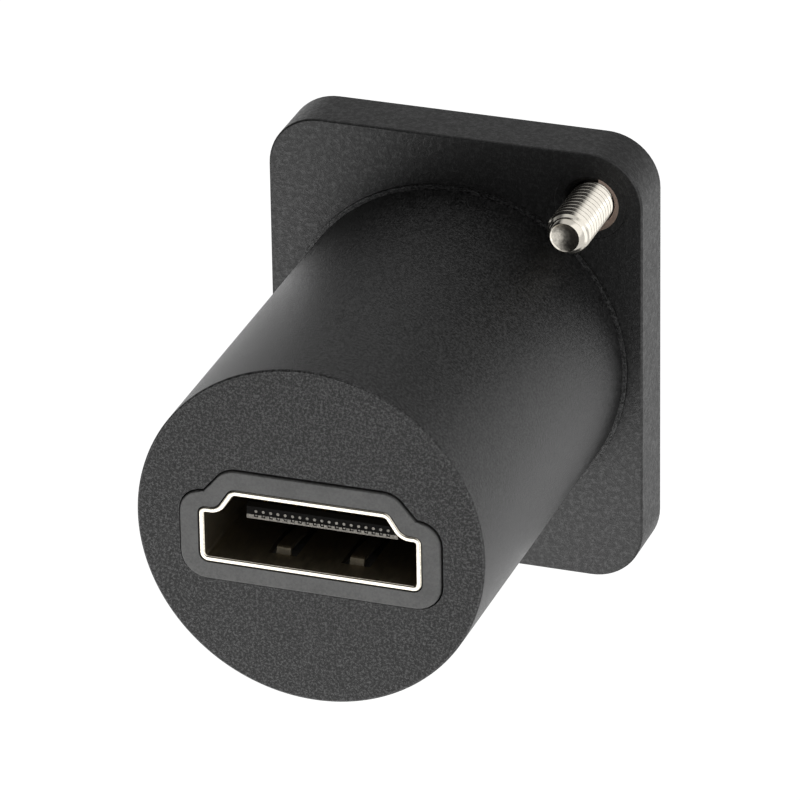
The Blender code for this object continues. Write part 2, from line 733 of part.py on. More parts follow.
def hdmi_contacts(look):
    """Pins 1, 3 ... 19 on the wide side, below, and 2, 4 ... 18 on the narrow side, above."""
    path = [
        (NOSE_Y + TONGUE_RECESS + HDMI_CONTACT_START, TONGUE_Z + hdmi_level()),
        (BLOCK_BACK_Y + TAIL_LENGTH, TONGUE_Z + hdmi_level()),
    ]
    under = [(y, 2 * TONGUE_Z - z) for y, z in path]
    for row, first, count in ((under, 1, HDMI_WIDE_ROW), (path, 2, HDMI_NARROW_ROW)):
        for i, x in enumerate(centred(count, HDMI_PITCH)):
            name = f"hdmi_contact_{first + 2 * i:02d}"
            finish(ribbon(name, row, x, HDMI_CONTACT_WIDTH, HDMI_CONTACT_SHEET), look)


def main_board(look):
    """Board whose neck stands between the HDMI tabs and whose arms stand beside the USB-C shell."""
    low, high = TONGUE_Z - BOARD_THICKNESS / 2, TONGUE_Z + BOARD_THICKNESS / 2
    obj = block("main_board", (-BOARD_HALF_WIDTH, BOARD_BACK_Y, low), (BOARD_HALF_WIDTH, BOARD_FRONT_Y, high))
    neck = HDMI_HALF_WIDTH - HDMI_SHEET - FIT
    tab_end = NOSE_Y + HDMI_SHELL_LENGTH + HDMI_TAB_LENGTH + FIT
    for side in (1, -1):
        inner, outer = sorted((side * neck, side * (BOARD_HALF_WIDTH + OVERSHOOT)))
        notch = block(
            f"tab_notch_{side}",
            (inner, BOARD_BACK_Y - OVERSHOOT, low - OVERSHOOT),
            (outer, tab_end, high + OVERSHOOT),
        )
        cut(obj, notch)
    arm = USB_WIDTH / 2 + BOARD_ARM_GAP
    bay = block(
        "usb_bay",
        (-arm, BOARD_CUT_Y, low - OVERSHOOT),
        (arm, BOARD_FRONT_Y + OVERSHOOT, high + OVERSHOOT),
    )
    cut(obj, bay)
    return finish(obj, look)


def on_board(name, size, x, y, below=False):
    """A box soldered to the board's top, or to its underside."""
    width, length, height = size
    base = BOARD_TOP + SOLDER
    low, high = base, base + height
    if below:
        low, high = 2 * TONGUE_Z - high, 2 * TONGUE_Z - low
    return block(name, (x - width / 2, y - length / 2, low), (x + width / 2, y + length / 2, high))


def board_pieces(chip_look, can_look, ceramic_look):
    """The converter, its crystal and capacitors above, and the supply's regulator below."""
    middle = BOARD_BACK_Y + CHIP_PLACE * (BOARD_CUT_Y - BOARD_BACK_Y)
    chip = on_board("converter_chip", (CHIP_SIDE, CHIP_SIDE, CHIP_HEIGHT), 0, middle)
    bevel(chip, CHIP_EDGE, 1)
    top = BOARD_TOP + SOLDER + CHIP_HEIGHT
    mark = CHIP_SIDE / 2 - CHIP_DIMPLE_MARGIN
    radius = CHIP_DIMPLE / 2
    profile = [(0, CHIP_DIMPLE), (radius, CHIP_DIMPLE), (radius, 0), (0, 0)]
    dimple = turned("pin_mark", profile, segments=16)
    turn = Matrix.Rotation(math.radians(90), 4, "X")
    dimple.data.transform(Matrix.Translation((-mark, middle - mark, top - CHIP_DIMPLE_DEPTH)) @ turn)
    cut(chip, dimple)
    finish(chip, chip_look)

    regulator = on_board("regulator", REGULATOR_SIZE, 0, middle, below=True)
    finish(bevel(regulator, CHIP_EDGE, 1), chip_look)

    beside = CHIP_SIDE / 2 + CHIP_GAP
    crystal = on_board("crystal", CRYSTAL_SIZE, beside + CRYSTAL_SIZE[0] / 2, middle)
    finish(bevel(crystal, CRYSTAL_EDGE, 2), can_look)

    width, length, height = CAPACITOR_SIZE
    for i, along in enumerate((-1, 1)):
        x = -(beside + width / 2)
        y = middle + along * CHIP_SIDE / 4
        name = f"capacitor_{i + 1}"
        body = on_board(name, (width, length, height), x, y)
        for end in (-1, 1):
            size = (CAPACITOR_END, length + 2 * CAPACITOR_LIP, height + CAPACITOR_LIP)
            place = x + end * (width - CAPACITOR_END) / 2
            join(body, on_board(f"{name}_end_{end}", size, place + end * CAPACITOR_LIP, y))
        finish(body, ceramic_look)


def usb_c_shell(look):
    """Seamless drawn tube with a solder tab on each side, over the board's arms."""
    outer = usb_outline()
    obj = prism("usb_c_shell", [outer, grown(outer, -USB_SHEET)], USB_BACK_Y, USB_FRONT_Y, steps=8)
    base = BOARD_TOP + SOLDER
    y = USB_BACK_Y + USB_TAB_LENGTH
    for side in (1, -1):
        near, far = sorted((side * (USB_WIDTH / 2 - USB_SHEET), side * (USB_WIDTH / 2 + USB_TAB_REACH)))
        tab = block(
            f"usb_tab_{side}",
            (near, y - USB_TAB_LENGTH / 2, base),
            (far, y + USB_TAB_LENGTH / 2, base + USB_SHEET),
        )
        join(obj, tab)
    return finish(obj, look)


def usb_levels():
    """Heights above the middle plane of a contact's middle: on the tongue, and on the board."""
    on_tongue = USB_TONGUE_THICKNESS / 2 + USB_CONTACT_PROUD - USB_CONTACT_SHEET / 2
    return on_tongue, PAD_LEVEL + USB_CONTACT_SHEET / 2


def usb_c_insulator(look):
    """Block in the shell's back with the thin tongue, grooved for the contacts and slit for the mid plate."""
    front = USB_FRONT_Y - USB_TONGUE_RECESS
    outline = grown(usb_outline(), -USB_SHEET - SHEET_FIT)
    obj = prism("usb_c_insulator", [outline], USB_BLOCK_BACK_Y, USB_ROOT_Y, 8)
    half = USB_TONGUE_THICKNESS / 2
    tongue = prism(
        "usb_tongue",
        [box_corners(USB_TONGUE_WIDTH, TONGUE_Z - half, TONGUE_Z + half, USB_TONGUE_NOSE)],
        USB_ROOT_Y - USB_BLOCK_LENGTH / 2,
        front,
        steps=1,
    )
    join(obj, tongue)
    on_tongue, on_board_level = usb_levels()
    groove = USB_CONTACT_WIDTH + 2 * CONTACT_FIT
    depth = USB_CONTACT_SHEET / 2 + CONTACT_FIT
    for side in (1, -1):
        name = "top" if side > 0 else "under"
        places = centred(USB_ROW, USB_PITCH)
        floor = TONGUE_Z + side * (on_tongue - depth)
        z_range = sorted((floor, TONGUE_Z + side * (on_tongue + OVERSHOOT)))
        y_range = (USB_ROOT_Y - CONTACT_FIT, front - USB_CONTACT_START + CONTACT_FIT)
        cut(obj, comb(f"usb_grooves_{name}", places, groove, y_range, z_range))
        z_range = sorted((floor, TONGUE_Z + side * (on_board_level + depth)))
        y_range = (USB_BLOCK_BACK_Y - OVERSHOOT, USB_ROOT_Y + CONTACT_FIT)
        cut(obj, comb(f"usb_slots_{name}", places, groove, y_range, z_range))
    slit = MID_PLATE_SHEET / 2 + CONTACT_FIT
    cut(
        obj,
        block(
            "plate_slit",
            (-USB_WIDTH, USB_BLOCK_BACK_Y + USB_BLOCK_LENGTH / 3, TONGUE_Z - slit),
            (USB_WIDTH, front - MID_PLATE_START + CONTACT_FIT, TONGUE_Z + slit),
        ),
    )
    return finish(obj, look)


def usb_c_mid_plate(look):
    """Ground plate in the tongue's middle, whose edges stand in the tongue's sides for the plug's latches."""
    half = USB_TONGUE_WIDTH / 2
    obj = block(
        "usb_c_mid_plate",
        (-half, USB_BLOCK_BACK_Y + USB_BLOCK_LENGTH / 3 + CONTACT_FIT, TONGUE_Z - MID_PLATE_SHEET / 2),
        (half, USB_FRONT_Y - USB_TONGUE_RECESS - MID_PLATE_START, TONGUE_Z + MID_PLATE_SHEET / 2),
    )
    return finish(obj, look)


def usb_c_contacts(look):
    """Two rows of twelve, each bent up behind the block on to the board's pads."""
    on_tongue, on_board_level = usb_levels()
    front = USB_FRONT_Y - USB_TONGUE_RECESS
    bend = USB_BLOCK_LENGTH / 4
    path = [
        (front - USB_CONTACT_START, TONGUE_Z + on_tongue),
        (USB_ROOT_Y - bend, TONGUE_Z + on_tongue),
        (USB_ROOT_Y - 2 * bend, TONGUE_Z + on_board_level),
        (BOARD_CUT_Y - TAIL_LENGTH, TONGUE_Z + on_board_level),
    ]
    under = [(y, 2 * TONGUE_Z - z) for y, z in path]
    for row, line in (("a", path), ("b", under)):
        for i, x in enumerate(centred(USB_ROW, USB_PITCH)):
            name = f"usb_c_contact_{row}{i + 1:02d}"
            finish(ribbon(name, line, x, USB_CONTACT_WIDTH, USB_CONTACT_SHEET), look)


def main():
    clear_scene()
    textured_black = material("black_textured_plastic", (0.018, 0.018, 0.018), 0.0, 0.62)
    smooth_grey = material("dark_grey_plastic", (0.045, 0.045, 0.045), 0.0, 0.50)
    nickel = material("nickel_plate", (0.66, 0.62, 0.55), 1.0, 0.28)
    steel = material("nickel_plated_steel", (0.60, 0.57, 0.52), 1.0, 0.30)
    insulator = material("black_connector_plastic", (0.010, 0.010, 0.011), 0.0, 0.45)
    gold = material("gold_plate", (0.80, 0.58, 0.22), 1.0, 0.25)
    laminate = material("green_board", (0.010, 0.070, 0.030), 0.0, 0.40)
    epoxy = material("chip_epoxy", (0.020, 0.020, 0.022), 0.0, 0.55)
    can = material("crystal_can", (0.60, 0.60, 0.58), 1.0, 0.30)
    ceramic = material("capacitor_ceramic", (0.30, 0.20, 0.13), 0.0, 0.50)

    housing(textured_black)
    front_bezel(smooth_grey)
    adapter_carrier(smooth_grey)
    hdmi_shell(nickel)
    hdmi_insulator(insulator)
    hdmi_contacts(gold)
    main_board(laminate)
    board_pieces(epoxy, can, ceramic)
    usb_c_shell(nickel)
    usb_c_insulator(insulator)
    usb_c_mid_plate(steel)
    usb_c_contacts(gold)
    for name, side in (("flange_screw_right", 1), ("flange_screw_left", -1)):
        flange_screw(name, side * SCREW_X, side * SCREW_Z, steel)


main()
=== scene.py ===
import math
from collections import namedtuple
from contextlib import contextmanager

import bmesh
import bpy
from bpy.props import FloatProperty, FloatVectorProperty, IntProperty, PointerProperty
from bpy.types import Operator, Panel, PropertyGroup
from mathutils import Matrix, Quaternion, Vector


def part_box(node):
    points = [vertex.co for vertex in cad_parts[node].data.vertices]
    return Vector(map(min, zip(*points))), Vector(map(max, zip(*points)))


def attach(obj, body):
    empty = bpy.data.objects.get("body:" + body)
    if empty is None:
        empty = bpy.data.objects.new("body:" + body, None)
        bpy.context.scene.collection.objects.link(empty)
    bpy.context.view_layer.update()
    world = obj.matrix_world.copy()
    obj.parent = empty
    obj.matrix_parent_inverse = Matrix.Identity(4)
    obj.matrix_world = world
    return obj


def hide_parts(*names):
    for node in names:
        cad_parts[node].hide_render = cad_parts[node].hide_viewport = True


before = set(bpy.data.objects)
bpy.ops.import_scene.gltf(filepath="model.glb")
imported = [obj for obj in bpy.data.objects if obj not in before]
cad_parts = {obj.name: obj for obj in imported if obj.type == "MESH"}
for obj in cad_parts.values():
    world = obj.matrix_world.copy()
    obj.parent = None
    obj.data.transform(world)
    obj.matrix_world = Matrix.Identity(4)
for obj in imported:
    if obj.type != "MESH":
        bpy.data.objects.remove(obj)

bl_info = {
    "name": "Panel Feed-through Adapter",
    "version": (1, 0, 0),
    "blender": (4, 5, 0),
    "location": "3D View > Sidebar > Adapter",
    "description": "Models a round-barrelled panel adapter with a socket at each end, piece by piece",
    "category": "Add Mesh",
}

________

Using the material above, quote the first line and each line after it, stopping at and including the line that holds "HDMI_CONTACT_WIDTH, HDMI_CONTACT_SHEET), look)".

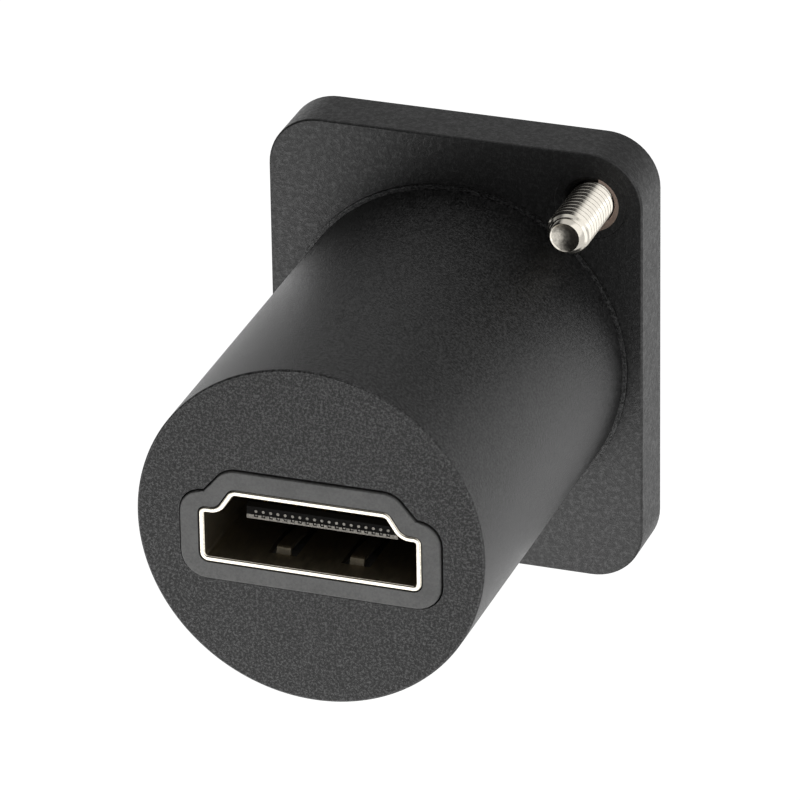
The Blender code for this object continues. Write part 2, from line 733 of part.py on. More parts follow.
def hdmi_contacts(look):
    """Pins 1, 3 ... 19 on the wide side, below, and 2, 4 ... 18 on the narrow side, above."""
    path = [
        (NOSE_Y + TONGUE_RECESS + HDMI_CONTACT_START, TONGUE_Z + hdmi_level()),
        (BLOCK_BACK_Y + TAIL_LENGTH, TONGUE_Z + hdmi_level()),
    ]
    under = [(y, 2 * TONGUE_Z - z) for y, z in path]
    for row, first, count in ((under, 1, HDMI_WIDE_ROW), (path, 2, HDMI_NARROW_ROW)):
        for i, x in enumerate(centred(count, HDMI_PITCH)):
            name = f"hdmi_contact_{first + 2 * i:02d}"
            finish(ribbon(name, row, x, HDMI_CONTACT_WIDTH, HDMI_CONTACT_SHEET), look)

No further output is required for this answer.